Editing Tools & Interface Usability

Cartesia

  • Offers experimental controls around voice design, which appeals to developers but may feel less intuitive to non-technical users.
  • Interface leans more toward flexibility than simplicity, which makes it better for testing but not as beginner-friendly.
  • Advanced features like custom sliders are available but still evolving.

ElevenLabs

  • Known for an intuitive dashboard that even beginners can use effectively.
  • Includes tools like style exaggeration controls, emotion sliders, and the ability to manage multi-voice projects.
  • Clear usability makes it accessible for individual creators, teams, and businesses alike.

Verdict: ElevenLabs offers a smoother and more polished editing experience, while Cartesia caters to developers who want fine-grained, technical control.

Export & Licensing

Cartesia

  • Supports standard export formats such as MP3 and WAV, with a focus on integration into apps rather than polished end-user tools.
  • Licensing leans toward flexibility for enterprises, particularly for their self-serve tier. Boasts up to 15 concurrent requests on the highest self-serve tier (60 parallel conversations).
  • Good fit for companies that need on-device or on-prem control over usage rights.

ElevenLabs

  • Provides straightforward export in common audio formats, with options to integrate into video workflows.
  • Licensing is clear, with commercial use included in paid tiers. Promises up to 15 concurrent requests on the highest self-serve tier.
  • Pricing is based on monthly character limits. Users can estimate how much text-to-speech they’ll need and choose a plan that fits their scale.

Verdict: Both platforms handle export well, but ElevenLabs is clearer and friendlier for small businesses and creators, while Cartesia’s licensing is more flexible for enterprise control.

Integration & API Availability

Cartesia

  • Strong emphasis on developer integrations.

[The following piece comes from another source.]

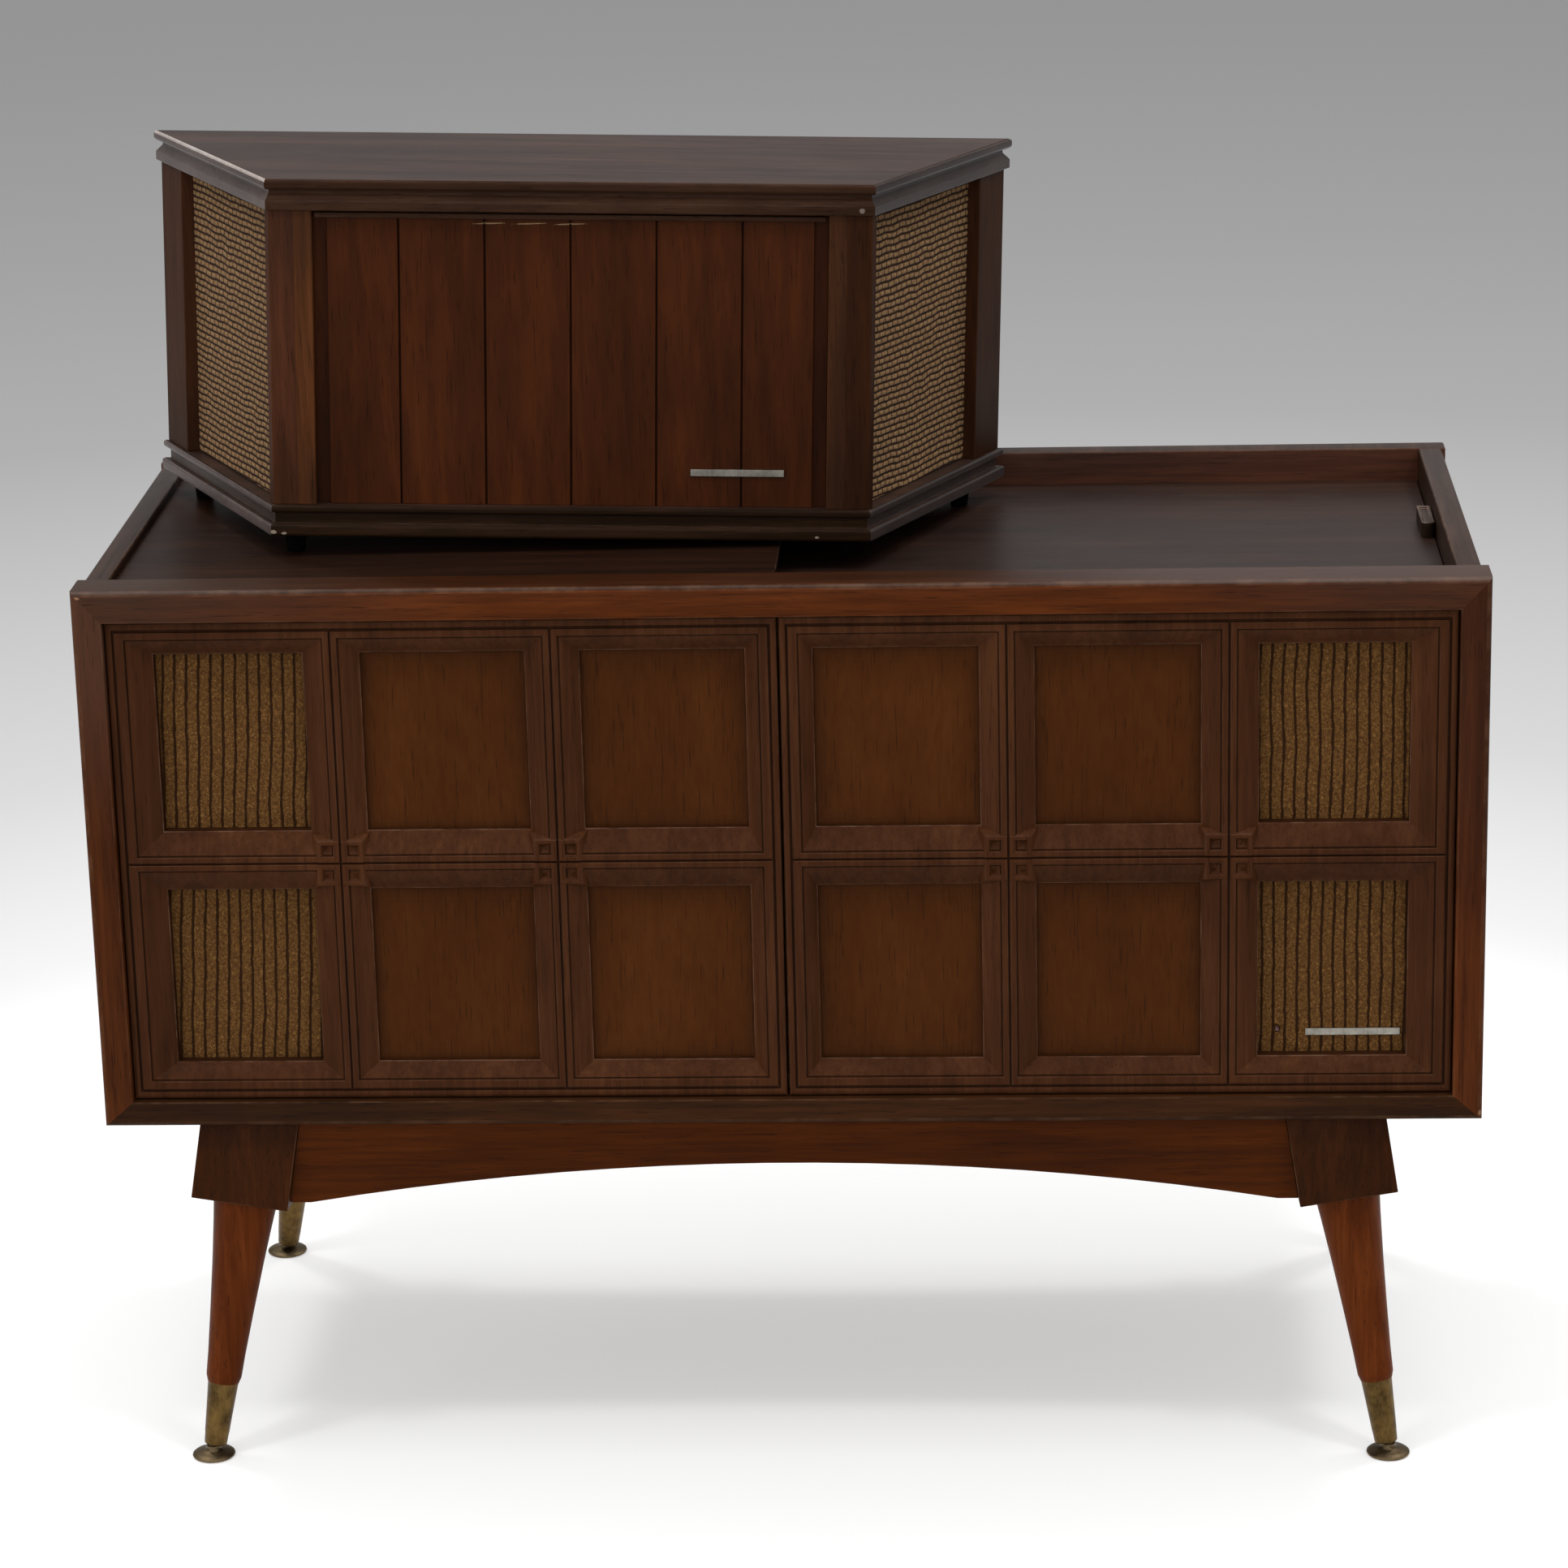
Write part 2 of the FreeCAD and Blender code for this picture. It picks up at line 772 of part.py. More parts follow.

Provides APIs designed for embedding in workflows, interactive systems, and real time applications.
  • Cartesia supports on-prem deployment, making it a strong choice for companies that need to run voice AI on their own devices or servers rather than relying solely on the cloud.
  • Well-suited for businesses building custom voice AI into apps or platforms.

ElevenLabs

  • API and SDK support are robust, with simple endpoints for text to speech conversion, voice cloning, and batch processing.
  • Ideal for creators, media teams, or businesses integrating voices into video apps, call centers, or virtual assistants.
  • Broad community adoption means developers can look for ElevenLabs integration in existing tools.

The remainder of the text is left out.